Realistically speaking, this year is a make-or-break season for Holiday and the Sixers. If Holiday suddenly starts averaging 20 points per game with a shooting percentage in the high-40s, the Sixers should be more willing to match an exorbitant offer in restricted free agency.
If Holiday's progress stagnates, as it did through much of this past regular season?
He could become the next recipient of a Jeremy Lin-esque "poison pill" offer, one the Sixers would have less incentive to match.
The Sixers made a host of moves this summer, but none moved them any closer to being able to upset the Miami Heat in a seven-game playoff series.
At this point, without Elton Brand and Williams, the Sixers will be lucky just making it back to the playoffs this coming season.
They need to fully hand the reins of the team to Holiday, for better or worse, and see what happens this year. (To a lesser extent, this also applies to Evan Turner, the No. 2 overall pick from 2010.)
Realistically, three years into Holiday's career (and two years into Turner's), there's not much evidence that the Sixers should build around either player long-term.

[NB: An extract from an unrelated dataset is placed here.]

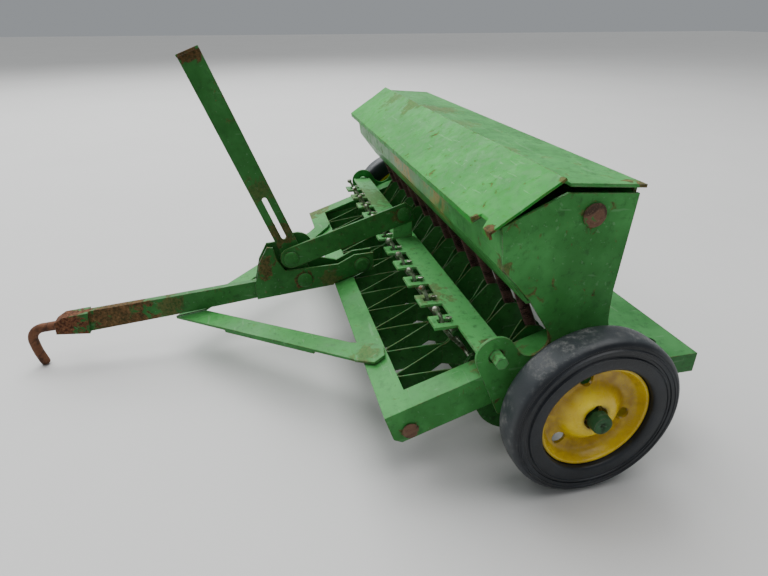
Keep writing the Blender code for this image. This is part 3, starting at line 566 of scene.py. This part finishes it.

It's time for the team to force both players to prove their worth.
If it means missing the playoffs this year? That's fine.
That should definitively tell the Sixers that it's time to move on from Holiday (or Turner), bottom out in the next two years and restart in 2014, when the team will have an abundance of cap space.
Is that such a terrible worst-case scenario?
By doing so, the team could finally determine whether Holiday (and Turner) are worth building around.
That's worth a full season, no matter what the W/L record ends up being.